What other information have you added to my data?

Information added from mortality records

NHS Digital periodically inform us if study members have died. The files we receive from NHS Digital tell us when study members have died (month and year) and the cause of death. Receiving this information helps us ensure we do not try to contact people who have died. We also use it for important research. In order to receive this information from the NHS we have to obtain special approval under Section 251 of the NHS Act 2006 from the NHS Confidentiality Advisory Group and NHS Digital.

During surveys we have asked you for your permission to add information from your health records to the information you have provided us during surveys. We will receive information about your death even if you do not give us permission to add information from your health records. We will also continue to receive this information if you withdraw from the study, unless you request that the data you have provided to the study is deleted.

Please note that if you opt out of having your records added to the national GP database, or of any other health database, via the NHS national data opt out then the NHS will not send us this information.

Information added from routine health records

At the Age 42 Survey, we asked you (or your partner – if you had one) if we could add to the survey data, some information held by the National Health Service (NHS) about your health, such as visits to the doctor, nurse or midwife, hospital attendance or admission and the dates of these visits, health diagnoses or conditions, medicines, surgical procedures or other treatments you have received.

If you gave us permission, we are now starting to get some information about your health and have added some information from your hospital records. We are also applying to add some information from your mental health records. We have not yet added this information for your partner (if relevant).

As part of the UK Longitudinal Linkage Collaboration, we are adding other information from your NHS health records to support research into COVID-19. This includes your COVID-19 test results, if you had one, and your vaccination status. We are only doing this if you have given us permission to add information from your health records. If you took part in the COVID-19 web surveys and have used the COVID-19 symptom tracker app, the data collected by the app will be linked to your survey data unless you have opted out of this. See the FAQs, ‘COVID-19 Survey – COVID symptom tracker’.

These records, combined with the information you have given us during the surveys will allow researchers to look in greater detail at what affects your health, including the factors that prevent or contribute to poor health, and how your health can affect other aspects of your life. This will help policymakers improve services for you and other generations.

Information added from GP records

You may have heard in the news about NHS Digital’s plans to create a national central database of GP records. If you have given us permission to access your health records held by NHS, we will be asking NHS Digital to send us your records from this new GP database so we can add them to your survey data. We will not send any of your survey responses to the NHS.

If you don’t want us to add your data from the GP database or any other NHS records to your survey data, you can contact us to withdraw your permission. You can call us for free on 0800 035 5761 or email us at bcs70@ucl.ac.uk.

Please note that opting out of having your records added to the national GP database, or of any other health database, via the NHS national data opt out, is separate to opting out of us adding your health records to your survey data. If you have previously given BCS70 permission to add your health records to your survey data, then we will continue to do this. But if you don’t want this to happen, please let us know using the contact details above.

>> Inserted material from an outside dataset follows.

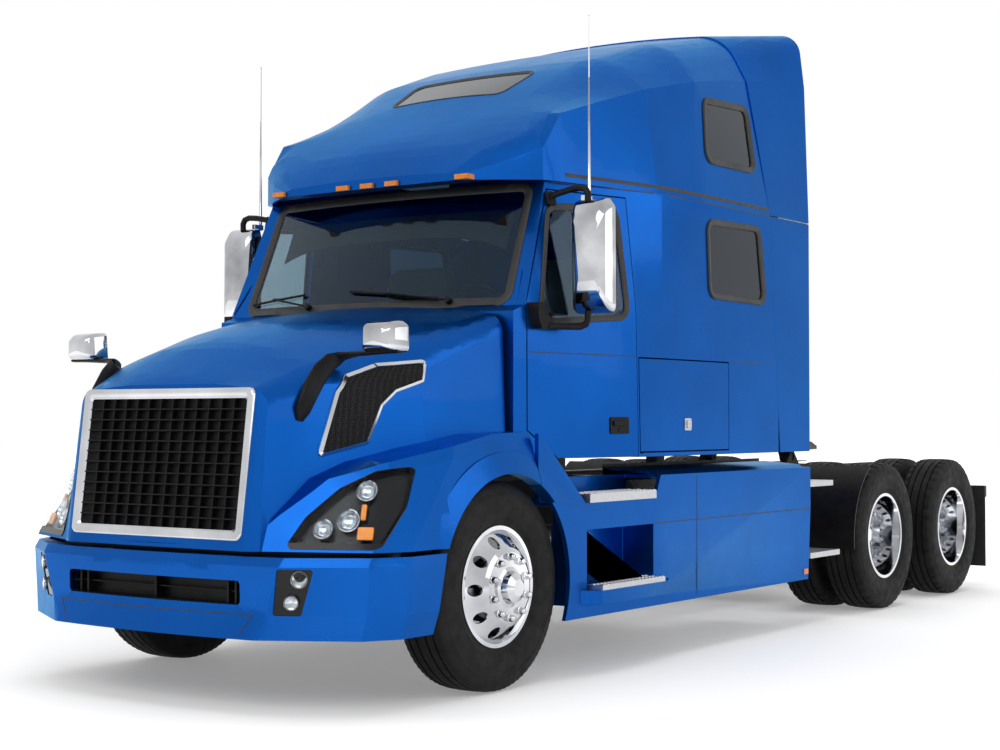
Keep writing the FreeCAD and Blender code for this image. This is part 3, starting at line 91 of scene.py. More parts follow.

We would like to assure you that the data will never be used for commercial purposes and will only be used for research. The data will be made available via appropriate conditions of access to researchers via secure mechanisms such as the UK Data Service or similar organisations.

Information added from routine economic records

At the age 42 survey we also asked if we could add to the survey data information held about you (or your partner – if you had one) by:

– the Department for Work and Pensions (DWP), such as benefit claims and periods on employment programmes, and

– the Her Majesty’s Revenue and Customs (HMRC), about employment, earnings, tax credits and occupational pensions, and National Insurance Contributions.

We are now in the process of adding this information from your records to the survey data. We have not yet collected this information for your partner (if relevant), but we are intending to add information from their records in the near future too.